The 14th Armoured Regiment was a unit of the Australian Army, which served during World War II. The regiment was formed in May 1942 as part of the 6th Australian Armoured Brigade. It was originally a Militia unit which originated from the 17th Light Horse (Machine Gun) Regiment. It was disbanded in early 1943 without seeing combat.

== History ==
The 14th Armoured Regiment was originally drawn from personnel of C Squadron, 17th Light Horse (Machine Gun) Regiment, which was a Victorian Militia unit based around Bendigo. On 1 May 1941, this squadron formed the nucleus of the 4th Armoured Regiment, commanded by Major E.P Seymour. The regiment moved to Ballarat and was brought up to strength from Universal Service (conscripted) personnel and formed part of Headquarters Southern Command. Due to the scarcity of tanks and other armoured vehicles, the unit was only provided with Universal or 'Bren Gun' Carriers, which provided enhanced mobility, but little firepower and protection. A separate Australian Imperial Force (AIF) unit with a similar designation, the 2/4th Armoured Regiment, was raised in late 1942.

When the Japanese entered the war, the regiment was dispatched, as part of the 6th Infantry Brigade (CMF), to serve on the Dandenong Eastern Defence Line and later at Barwon Heads and Torquay beaches. It would return under the command of the 2nd Cavalry Division in February 1942. On 10 February the unit received orders to transfer personnel to the 13th Light Horse and the 17th Machine Gun Regiment. On 9 March 1942 the remaining 4th Armoured Regiment personnel received the order to convert to a motor regiment. It was renamed the 104th Motor Regiment and initially assigned to the 5th Motor Brigade of the 2nd Australian Motor Division. However, the 104th Motor Regiment's existence would prove to be short lived.

The 14th Armoured Regiment was formed from the 104th Motor Regiment on 8 May 1942, and was a part of the Australian Armoured Corps. The regiment, along with the 12th Armoured Regiment, 13th Armoured Regiment, 9th Motor Regiment and 3rd Reconnaissance Squadron, was allocated to the newly raised 6th Armoured Brigade, itself part of the newly converted 2nd Armoured Division. The 14th Armoured Regiment was based at Gherang until the end of June, when it moved to Puckapunyal to join the rest of the brigade.

Upon arrival at the Armoured Fighting Vehicles School, located at Puckapunyal, the unit underwent training to perform its role as an armoured regiment. This included instruction in driving and maintenance, gunnery, wireless communications, tactics and leadership. By the end of 1942 the unit had completed its basic training and had conducted a number of field exercises around the Seymour–Puckapunyal area. It was also largely complete in terms of equipment having been finally equipped with relatively modern M3 Medium Grant tanks and M3 Light Stuarts.

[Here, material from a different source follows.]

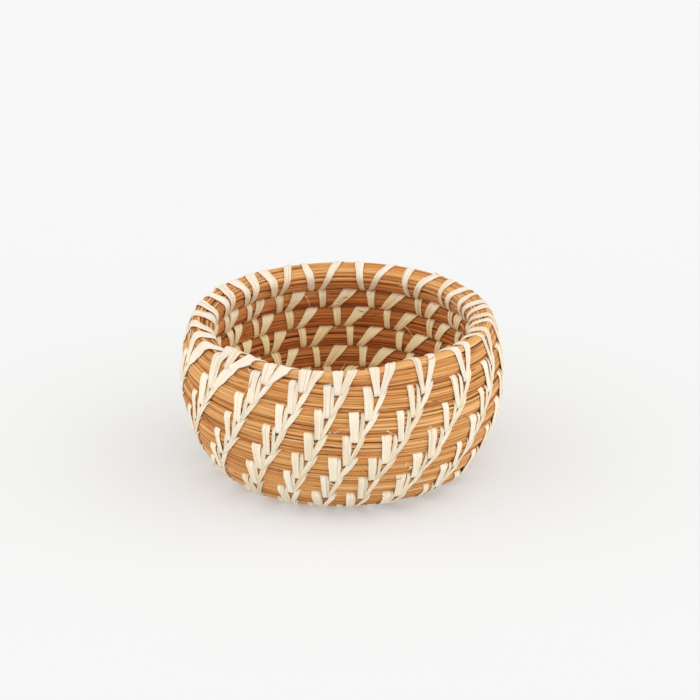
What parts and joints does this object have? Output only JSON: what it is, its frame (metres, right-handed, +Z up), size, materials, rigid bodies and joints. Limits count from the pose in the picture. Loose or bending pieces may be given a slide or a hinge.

However, by December 1942 the strategic threat to Australia from Japan had lessened. The outcomes of the battles of the Coral Sea and Guadalcanal, and the Kokoda Track campaign led to a re-focus on New Guinea. This meant that the need for large armoured formations to defend Australia had vanished. As a result, the 2nd Armoured Division, and the 6th Armoured Brigade as part of it, was ordered to disband. The 14th Armoured Regiment disbanded on 19 February 1943, although it provided many personnel to the 13th Armoured Regiment The 13th Armoured Regiment would subsequently join the 2nd Armoured Brigade which formed part of the 3rd Australian Armoured Division and was then based in Murgon, Queensland.

== Commanders ==
- Lieutenant Colonel E.P Seymour (1 May 1941 – 19 February 1943)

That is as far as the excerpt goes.